Hardware will not be the bottleneck. Interfaces, budgets, workshare, and the politics of governance will.
Early warning sits inside a wider nervous system. Any European system, including JEWEL, needs a viable space backbone that is defined, not implied. That means region-wide service-level agreements, both through NATO and the EU, for assured satellite communications (including pre-negotiated commercial SATCOM surge), pooled ISR coverage from small optical and synthetic aperture radar constellations with edge downlink to corps- and brigade-level headquarters, and resilient positioning, navigation, and timing with protected signals and terrestrial backups. More importantly, it means codifying a data layer with common formats that functions in a degraded mode, because real conflicts will be contested in space and cyberspace from the start.
Launch cadence is the other determinant for success. Reconstitution of an early warning constellation cannot be an afterthought. France and Germany should book launch slots ahead of need, block-buy small satellite buses, and stockpile the parts that constrain schedules, such as infrared focal planes, cryocoolers, secure radios, and radiation-hardened chips. Planners should create rapid replenishment playbooks now and test them rigorously in exercises. A missile early warning architecture without a replenishment plan is a single-use capability.
The politics are solvable if tackled early. Data custody and releasability must be explicit: Who owns the track file, who authorizes publication to NATO and the EU, and at what fidelity and latency? Tie those rules to funding milestones so they are not renegotiated in the middle of a crisis. Industrial workshare and IP, long the bugbear of European bilateral and multinational projects, should be segmented to prevent gridlock: One partner leads on space sensors and payloads, another on fusion software, a third on ground segment and security, and so on. Lock software ownership and exportability up front; ambiguity here is where programs go to die.
Finally, Paris and Berlin should emphasize stability in their strategic narrative by embedding missile early warning and cueing in defensive terms to blunt nefarious claims that they are fuelling an arms race. Early warning deters miscalculation; it does not invite it.
To judge whether European countries are truly closing the gap with the United States, look for action, not talk. That means a JEWEL letter of intent and ODIN’s EYE implementation documents that spell out concrete latency budgets, track-quality thresholds, and interface definitions rather than restating aspirations. It means both governments announcing radar sites with clear command relationships and survivability plans, not just slick viewgraphs. It means negotiating space SLAs with EU and NATO member states for ISR coverage, SATCOM availability, PNT error budgets, and then rehearsing them in rigorous exercises that assume contested space and cyber domains. It also means French and German ministries and agencies locking down data sharing rules, including provisions for the UK and Norway via NATO channels, so stovepipes never form in the first place.

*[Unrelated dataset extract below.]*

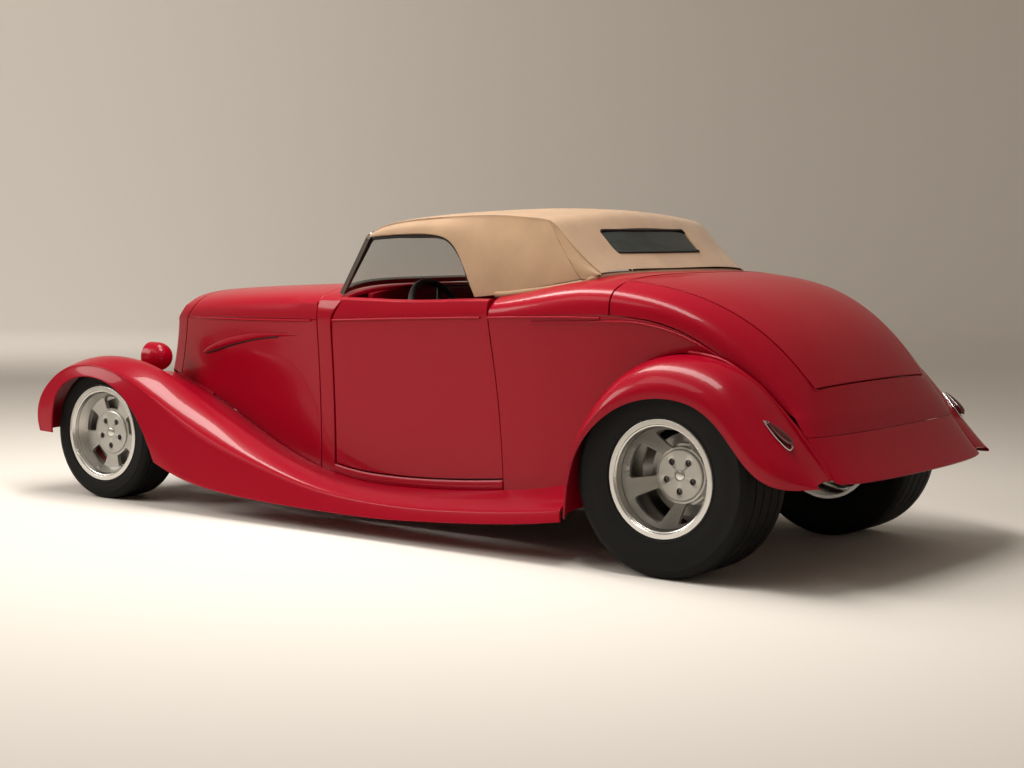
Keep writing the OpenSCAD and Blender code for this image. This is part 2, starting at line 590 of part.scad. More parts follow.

Three tangible actions would prove JEWEL is more than talk: disseminate to appropriate entities latency and track-quality targets and European/NATO integrated air and missile defense interfaces with a validation test schedule. Stand up a pilot fusion node that demonstrates end-to-end track publication under time pressure and repeat it in major exercises with degraded inputs. Finally, formalize a launch and reconstitution plan with pre-booked launch cadence and funded spares, essentially treating launch as a program element, not as an afterthought.
If France, Germany, and other partners get the interfaces, governance, cadence, and training right, Europe will own the decisive minutes in a crisis. If they fail, then today’s perceived transatlantic rift will become a very real vulnerability at the worst possible time.
John B. Sheldon, Ph.D., is co-founder of AstroAnalytica Ltd., a London-based space consultancy. Previous roles include advisor to the UAE Ministry of Defence and faculty member at the US Air Force’s School of Advanced Air & Space Studies, Maxwell AFB, AL.